The Tribunal is the final Court of fact. The decision of the Tribunal on the facts can be gone into by the High Court in the reference jurisdiction only if a question has been referred to it whether the finding arrived at by the Tribunal on the facts was perverse in the sense that no reasonable person could have taken such a view."
9. In the present case also the additional income of Rs. 2,62,300 was disclosed by the assessee in the revised return which was accepted by the AO in its entirety and the other additions amounting to Rs. 25,621 were made only on the basis of the estimated income by applying the rate declared by the assessee itself. Therefore, the penalty on the said additional income was not leviable. We, therefore, considering the totality of the facts as discussed hereinabove are of the view that the present case is not a fit case for levying the penalty under s. 271(l)(c).
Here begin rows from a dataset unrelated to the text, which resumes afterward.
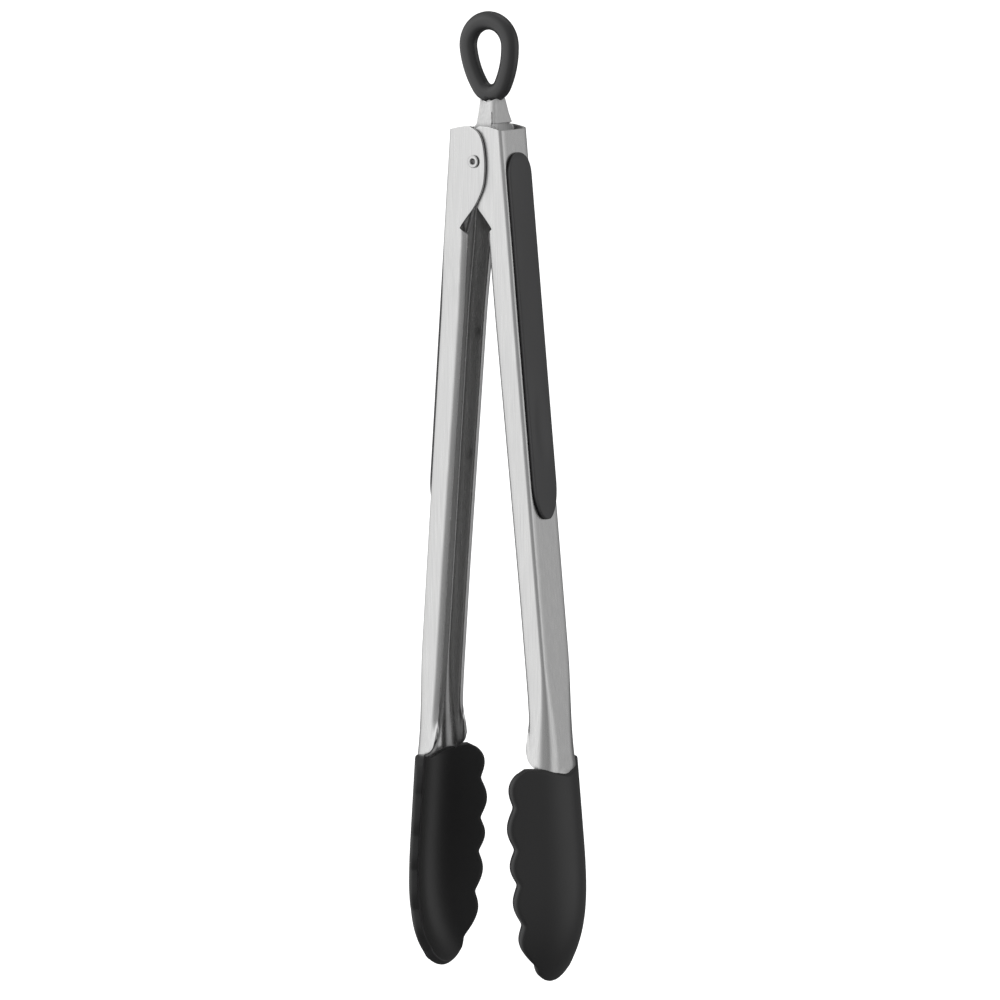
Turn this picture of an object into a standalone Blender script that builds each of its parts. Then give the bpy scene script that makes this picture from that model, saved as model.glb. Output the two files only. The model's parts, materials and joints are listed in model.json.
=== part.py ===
"""Spring loaded kitchen tongs with a pull ring that locks them shut.

Metres, +Z up. The origin is the top of the ring's hole, where the tongs hang on a hook, so the
whole object lies below it. X is the direction in which the arms open, and Y is the pivot's axis.
Each arm is drawn in its own frame, with the pivot at the origin: U points outwards, away from the
other arm, V along the pivot and W up the arm. An empty on the pivot's axis then turns it open.
"""
import math

import bmesh
import bpy
from mathutils import Matrix, Vector

MM = 0.001

# Pivot and opening
HANG_HEIGHT = 46.2 * MM          # from the pivot's axis up to the top of the ring's hole
HALF_OPENING = math.radians(4.84)  # each arm's lean when the tongs are open
CLEARANCE = 0.3 * MM
THROUGH = 40.0 * MM              # a cutter that goes right through the object
SMALL_SIDES = 20                 # sides of studs and of their holes

# Arms: stamped channels
SHEET = 1.0 * MM
WEB_U = 11.6 * MM                # outer face of the web, from the pivot's axis
EDGE_U = 3.8 * MM                # free edge of the cheeks
CORNER = 1.6 * MM
NECK_CORNER = 6.0 * MM           # the web's corners open up towards the head
ARM_TOP = 12.6 * MM
CHEEK_END = -219.9 * MM
PIVOT_HALF_WIDTH = {"inner": 8.6 * MM, "outer": 9.95 * MM}
ARM_HALF_WIDTH = 8.9 * MM
NECK_HALF_WIDTH = 10.7 * MM
LOBE = 4.65 * MM                 # reach of the cheeks past the pivot's axis

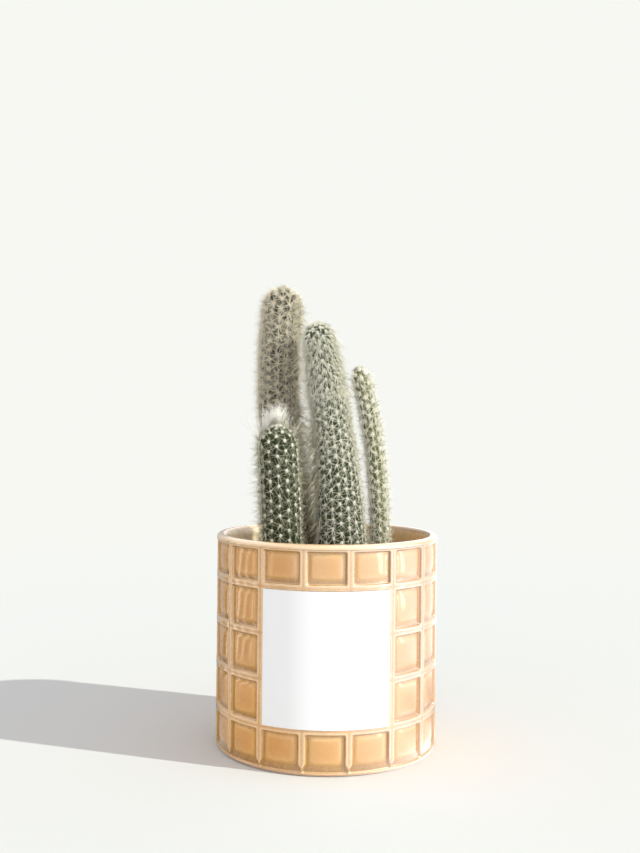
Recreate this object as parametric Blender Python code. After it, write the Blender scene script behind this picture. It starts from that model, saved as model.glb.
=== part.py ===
"""A potted columnar cactus: four ribbed stems with their spines, standing in soil in a ceramic pot
that has a relief of square tiles and a blank paper label.

Metres, +Z up. The origin is on the surface the pot stands on, under the middle of the pot, and the
label faces -Y.
"""

import math
import random
from collections import namedtuple

import bmesh
import bpy
from mathutils import Matrix, Vector

GAP = 0.0003  # between pieces that touch

# Pot: a straight cylinder whose wall is a grid of sunk tiles between raised ribs.
POT_RADIUS = 0.070  # over the crests of the ribs
POT_HEIGHT = 0.1332
TILE_COLUMNS = 16
TILE_ROWS = 5
RIB_WIDTH = 0.0040
LOWEST_CROSS_RIB = 0.0260  # height of the middle of the lowest horizontal rib
CROSS_RIB_STEP = 0.02725
TILE_FOOT = 0.0028  # lower edge of the bottom row of tiles
TILE_HEAD = 0.1290  # upper edge of the top row of tiles
TILE_DEPTH = 0.0018
TILE_SLOPE = 0.0013  # width of the slope round each tile

# Pot's rim, inside and foot.
RIM_RADIUS = 0.0703
RIM_FLAT = (0.0662, 0.0684)
RIM_DROP = (0.0024, 0.0022)  # height of the rim's round, outside and inside
MOUTH_RADIUS = 0.0640
MOUTH_DROP = 0.0060
FLOOR_RADIUS = 0.0625
FLOOR_HEIGHT = 0.0065
FLOOR_ROUND = 0.0030
FOOT_RING = (0.0570, 0.0668)
FOOT_RECESS = 0.0015
FOOT_CORNER = (0.0694, 0.0013)  # radius and height of a point on the round of the foot

# Label: a sheet in a shallow panel, level with the ribs, in the place of three by three tiles.
PANEL_COLUMNS = 3
PANEL_ROWS = (1, 3)  # first and last row of tiles that the panel replaces, counted from the foot
LABEL_SPAN = (0.0270, 0.1064)  # heights of the sheet's lower and upper edge
LABEL_WIDTH = 0.0778
LABEL_THICKNESS = 0.0004
PANEL_DEPTH = POT_RADIUS + GAP + LABEL_THICKNESS - RIM_RADIUS
PANEL_SLOPE = 0.0001

# Soil and the roots that stand in it.
SOIL_LEVEL = 0.1185
SOIL_DIP = 0.0014
SOIL_WAVES = (190, 160)  # radians a metre, along X and Y
SOIL_RINGS = (0.052, 0.036, 0.018)
ROOT_DEPTH = 0.026
ROOT_SHARE = 0.74  # a stem's buried part, as a share of its radius above the soil
ROOT_SIDES = 16

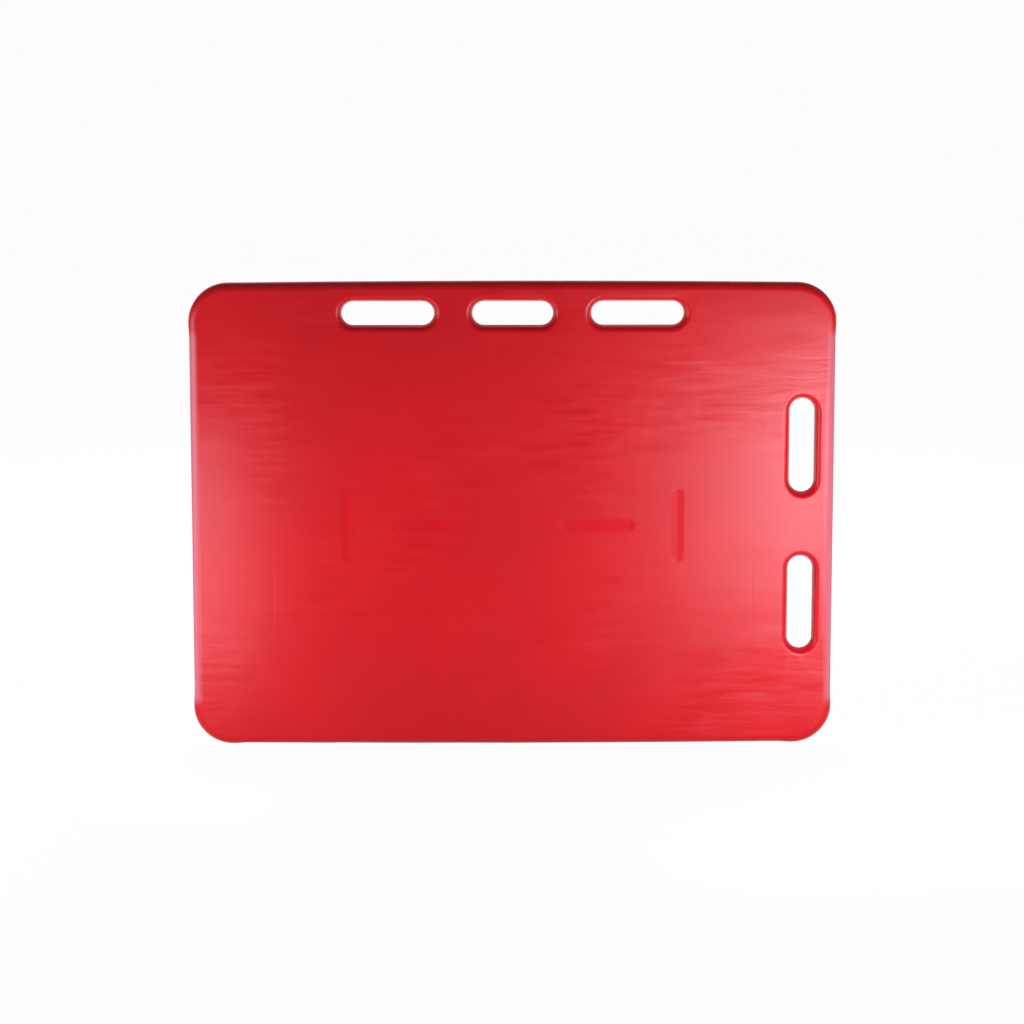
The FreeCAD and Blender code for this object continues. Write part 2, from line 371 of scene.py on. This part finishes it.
def floor():
    reach = FLOOR_REACH
    mesh = bpy.data.meshes.new("floor")
    corners = [(-reach, -reach, 0), (reach, -reach, 0), (reach, reach, 0), (-reach, reach, 0)]
    mesh.from_pydata(corners, [], [(0, 1, 2, 3)])
    mesh.materials.append(pale_floor_material())
    obj = bpy.data.objects.new("floor", mesh)
    bpy.context.collection.objects.link(obj)


def world():
    """An even dim room that the camera sees as white and mirrors see as grey."""
    studio = bpy.data.worlds.new("studio")
    bpy.context.scene.world = studio
    studio.use_nodes = True
    graph = Graph(studio.node_tree)
    graph.tree.nodes.clear()
    path = graph.add("ShaderNodeLightPath")
    mirrored = mirrored_rays(graph, path)
    level = graph.math("MULTIPLY_ADD", mirrored, WORLD_REFLECTED - WORLD_LEVEL, WORLD_LEVEL)
    level = graph.math("MULTIPLY_ADD", path.outputs["Is Camera Ray"], 1.0 - WORLD_LEVEL, level)
    light = graph.add("ShaderNodeBackground")
    light.inputs["Color"].default_value = WHITE
    graph.feed(light.inputs["Strength"], level)
    graph.show(light.outputs[0], "ShaderNodeOutputWorld")


def soft_light(name, place, aim, width, height, power):
    """A flat lamp at a place, turned toward the point that it lights, with its power in watts."""
    data = bpy.data.lights.new(name, "AREA")
    data.shape = "RECTANGLE"
    data.size = width
    data.size_y = height
    data.energy = power
    data.color = LAMP_COLOUR
    obj = bpy.data.objects.new(name, data)
    bpy.context.collection.objects.link(obj)
    obj.location = place
    obj.rotation_mode = "QUATERNION"
    obj.rotation_quaternion = (Vector(aim) - Vector(place)).to_track_quat("-Z", "Y")
    return obj


def camera():
    data = bpy.data.cameras.new("camera")
    data.sensor_width = SENSOR_WIDTH
    data.lens = FOCAL_PIXELS / IMAGE_SIZE * SENSOR_WIDTH
    data.shift_x = -IMAGE_OFFSET[0] / IMAGE_SIZE
    data.shift_y = IMAGE_OFFSET[1] / IMAGE_SIZE
    data.clip_end = VIEW_END
    obj = bpy.data.objects.new("camera", data)
    bpy.context.collection.objects.link(obj)
    pitch = math.radians(VIEW_PITCH)
    yaw = math.radians(VIEW_YAW)
    level = math.cos(pitch)
    back = Vector((-math.sin(yaw) * level, -math.cos(yaw) * level, math.sin(pitch)))
    obj.location = VIEW_TARGET + back * VIEW_DISTANCE
    obj.rotation_mode = "QUATERNION"
    obj.rotation_quaternion = (-back).to_track_quat("-Z", "Y")
    bpy.context.scene.camera = obj


bpy.context.scene.view_settings.view_transform = "Standard"

camera()
world()
soft_light("left_softbox", (-0.58, -0.50, 0.23), (-0.42, 0, 0.25), 0.20, 0.42, 1.7)
soft_light("left_wing", (-1.35, -0.62, 0.44), (-0.50, 0, 0.42), 1.10, 0.66, 11.0)
soft_light("right_softbox", (0.59, -0.90, 0.25), (0.35, 0, 0.38), 0.30, 0.42, 2.1)
soft_light("right_inner_box", (0.50, -0.90, 0.25), (0.30, 0, 0.38), 0.30, 0.42, 1.9)
soft_light("right_edge_box", (0.69, -0.90, 0.28), (0.45, 0, 0.38), 0.24, 0.42, 3.0)
soft_light("right_upper_box", (0.66, -0.55, 0.48), (0.38, 0, 0.42), 0.30, 0.26, 1.15)
soft_light("right_wing", (1.15, -0.85, 0.40), (0.50, 0, 0.40), 0.55, 0.70, 5.0)

# The lamp behind lights the top edge and the rear, and leaves no mirror image of itself
rear_lamp = soft_light("rear_softbox", (0, 2.6, 2.2), (0, 0, 0.38), 2.0, 1.2, 120.0)
rear_lamp.visible_glossy = False

floor()

shell_material = polyethylene("red_polyethylene", RED, DEEP_RED)
dress("front_shell", shell_material)
dress("rear_shell", shell_material)
dress("blow_hole_plug", polyethylene("plug_polyethylene", PLUG_RED, DEEP_PLUG_RED))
In that view of the matter we delete the penalty under s. 271(l)(c) of the Act levied by the AO and sustained by the learned CIT(A).
10. In the remaining appeals in ITA Nos. 435 to 437/Jd/2010 for the asst. yrs. 2002-03, 2003-04 and 2004-05 respectively the facts are similar as were involved for the asst. yr. 2000-01 in ITA No. 434/Jd/2010. Therefore, our findings given in respect of this year i.e. asst. yr. 2000-01 shall apply mutatis mutandis for the remaining asst. yrs. 2002-03 to 2004-05.
11. In the result appeals are allowed.